Notice, I said "member," NOT friend. That means that eventually if I start out at the top of the list, I reach the bottom of the list where friends turn into acquaintances; for there are no strangers at RAOK, and none at LOTH either. If I start at the bottom, I eventually return there, so no matter where I start, I bottom out. I finished the top of the list (I work from the bottom up at RAOK) on Sunday.
I dreaded making the rounds today. There is something counterintuitive about sending innoccuous messages to strangers, and Facebook makes you know in no uncertain terms that you are not wanted on those profiles. "XYZ only shares certain information with people who are not her friend" is Facebook's ever so welcoming message. I have guts to ignore, and I make my pleasant cold call.
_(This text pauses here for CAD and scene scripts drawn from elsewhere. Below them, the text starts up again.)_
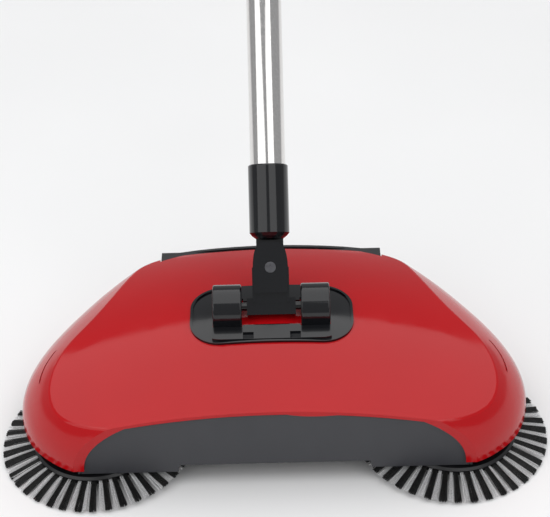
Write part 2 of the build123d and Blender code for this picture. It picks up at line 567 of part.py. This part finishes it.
def main():
    os.makedirs("parts", exist_ok=True)
    save("top_cover", make_cover())
    save("chassis_frame", make_frame())
    save("front_panel", make_panel())
    save("hinge_plate", make_hinge_plate())
    for side, name in ((-1, "left"), (1, "right")):
        save("hinge_drum_" + name, make_drum(side))
    save("pitch_pin", xcyl(-37.4, 37.4, 0, PITCH_Z, 2.95))
    screws = []
    for side in (-1, 1):
        for x, y, z in COVER_POSTS:
            head = z - 3 + (1.0 if z > 20 else 0.0)
            s = zcyl(side * x, y, head - 2.0, head, 3.0) + zcyl(side * x, y, head, z + 10, 1.45)
            screws.append(s)
    save("cover_screws", Compound(children=screws))
    save("panel_screws", Compound(children=[
        ycyl(x, 50, -78.5, -76.5, 3.0) + ycyl(x, 50, PANEL_Y + 1.3, -78.5, 1.2)
        for x in PANEL_SCREWS]))
    save("shaft_bushes", make_bushes())
    save("idler_pins", Compound(children=[xcyl(50.2, 66.4, IDLER_Y, IDLER_Z, 2.0),
                                          xcyl(-66.4, -50.2, IDLER_Y, IDLER_Z, 2.0)]))
    save("dust_box", make_dust_box())
    save("dust_box_tail", make_dust_tail())
    save("intake_lip", make_lip())
    hub, tyre, axle = make_wheel()
    idler = make_idler()
    for side, name in ((-1, "left"), (1, "right")):
        put = (lambda s: s) if side > 0 else mirrored
        save("wheel_hub_" + name, put(hub))
        save("wheel_tyre_" + name, put(tyre))
        save("wheel_axle_" + name, put(axle))
        save("idler_gear_" + name, put(idler))
        plate, ring, screw, pin = make_disc(side)
        save("side_brush_plate_" + name, plate)
        save("side_brush_bristles_" + name, ring)
        save("side_brush_cap_" + name, screw)
        save("side_brush_spindle_" + name, pin)
        rx = side * REAR_ROLLER_X
        roller = xcyl(rx - 5.2, rx + 5.2, REAR_ROLLER_Y, REAR_ROLLER_R, REAR_ROLLER_R)
        roller = rounded(roller, 1.2, lambda s: s.edges().filter_by(GeomType.CIRCLE))
        save("rear_roller_" + name, roller - xcyl(rx - 8, rx + 8, REAR_ROLLER_Y,
                                                  REAR_ROLLER_R, 1.56))
    save("rear_roller_pins", Compound(children=[
        xcyl(s * REAR_ROLLER_X - 8.4, s * REAR_ROLLER_X + 8.4, REAR_ROLLER_Y, REAR_ROLLER_R, 1.5)
        for s in (-1, 1)]))
    shaft, core, bristles, gears, pins = make_roll()
    save("roller_shaft", shaft)
    save("roller_core", core)
    save("roller_bristles", bristles)
    save("roller_gears", gears)
    save("roller_pinions", pins)
    h = handle_place()
    save("pivot_link", h * make_link())
    save("pivot_bolt", h * (ycyl(0, ROLL_PIVOT, -8.7, -7.0, 3.9)
                            + ycyl(0, ROLL_PIVOT, -7.0, 9.0, 2.0)
                            - (Pos(0, -8.9, ROLL_PIVOT) * Box(5.6, 1.2, 1.0))
                            - (Pos(0, -8.9, ROLL_PIVOT) * Box(1.0, 1.2, 5.6))))
    save("pivot_nut", h * (ycyl(0, ROLL_PIVOT, 6.2, 8.6, 3.8) - ycyl(0, ROLL_PIVOT, 6, 9, 2.0)))
    save("handle_socket", h * make_socket())
    z = POLE_Z0
    save("pole_lower", h * tube(z, z + SECTION))
    z1 = z + SECTION
    save("pole_coupler_lower", h * make_coupler(z1))
    save("pole_middle", h * tube(z1 + 4, z1 + 4 + SECTION))
    z2 = z1 + 4 + SECTION
    save("pole_coupler_upper", h * make_coupler(z2))
    z3 = GRIP_Z1 - 35
    save("pole_upper", h * tube(z2 + 4, z3))
    save("grip", h * make_grip(z3 - 112))
    save("end_cap", h * make_cap(z3))



main()
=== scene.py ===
"""Looks of a manual carpet sweeper with two tilted side brushes.

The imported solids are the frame. This script gives them their finishes, stands real tufts in
for the brushes' plain rings and blades, and sets the floor, the lights and the camera.
All lengths are metres in the part's own frame: +Z up, the front faces -Y.
"""
import json
import math
import random

import bpy
from mathutils import Matrix, Vector


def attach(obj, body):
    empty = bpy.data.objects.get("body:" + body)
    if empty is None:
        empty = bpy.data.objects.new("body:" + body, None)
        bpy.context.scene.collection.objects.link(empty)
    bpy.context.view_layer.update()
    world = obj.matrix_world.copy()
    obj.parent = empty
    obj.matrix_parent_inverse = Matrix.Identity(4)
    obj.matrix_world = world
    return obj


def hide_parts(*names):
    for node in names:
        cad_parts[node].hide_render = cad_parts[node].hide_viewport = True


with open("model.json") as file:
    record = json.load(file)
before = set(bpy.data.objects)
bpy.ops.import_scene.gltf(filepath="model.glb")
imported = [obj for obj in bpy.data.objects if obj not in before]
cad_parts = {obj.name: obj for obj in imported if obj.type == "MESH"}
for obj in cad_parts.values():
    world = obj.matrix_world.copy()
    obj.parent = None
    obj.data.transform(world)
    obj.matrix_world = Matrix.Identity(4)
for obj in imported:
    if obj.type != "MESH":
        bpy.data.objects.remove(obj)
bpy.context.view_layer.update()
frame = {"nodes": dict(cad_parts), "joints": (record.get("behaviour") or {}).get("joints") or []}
NODES = frame["nodes"]
JOINTS = {j["name"]: j for j in frame["joints"]}
MM = 0.001
random.seed(7)


# ------------------------------------------------------------------ materials
def node_tree(name):
    mat = bpy.data.materials.new(name)
    mat.use_nodes = True
    tree = mat.node_tree
    return mat, tree, tree.nodes["Principled BSDF"]


def noise(tree, scale, detail=3.0, stretch=(1, 1, 1)):
    """Noise over the object's own coordinates; scale is features per metre."""
    coord = tree.nodes.new("ShaderNodeTexCoord")
    mapping = tree.nodes.new("ShaderNodeMapping")
    mapping.inputs["Scale"].default_value = stretch
    tex = tree.nodes.new("ShaderNodeTexNoise")
    tex.inputs["Scale"].default_value = scale
    tex.inputs["Detail"].default_value = detail
    tree.links.new(coord.outputs["Object"], mapping.inputs["Vector"])
    tree.links.new(mapping.outputs["Vector"], tex.inputs["Vector"])
    return tex.outputs["Fac"]


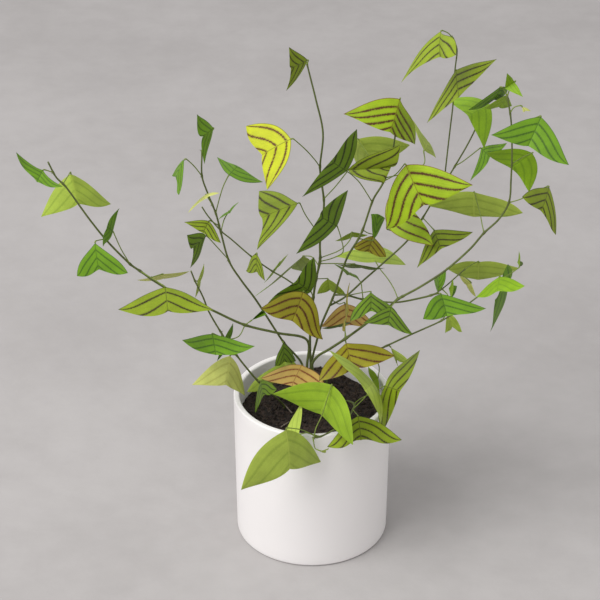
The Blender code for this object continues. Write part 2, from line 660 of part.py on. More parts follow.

I don't say much. I don't have much to say. I wish the person a good week or weekend or holiday. I'm not sure some of the members who languish at the bottom of the list have been on Facebook in months, weeks, or years. I wonder what their response will be when they find their message boxes full of letters three to six weeks apart, all left by me. At least someone hasn't forgotten them even if it is only to promote the group and hope that the silent ones will come out of the shadhows some day.
Sending messages to nonfriends, feels an awful lot like rejection. That is why it hurts. It also takes work. I have to find RAOK, find the membership list and click to get to the very bottom. Facebook does not want you to have contact with these people. I don't give a flying you know what what Facebook wants.
The strange thing was that making the rounds was utterly painless. I whipped off my three messages and was a free girl. The nonmembers had their kind words and I was none the worse for wear. I guess it pays not to listen to social engineering.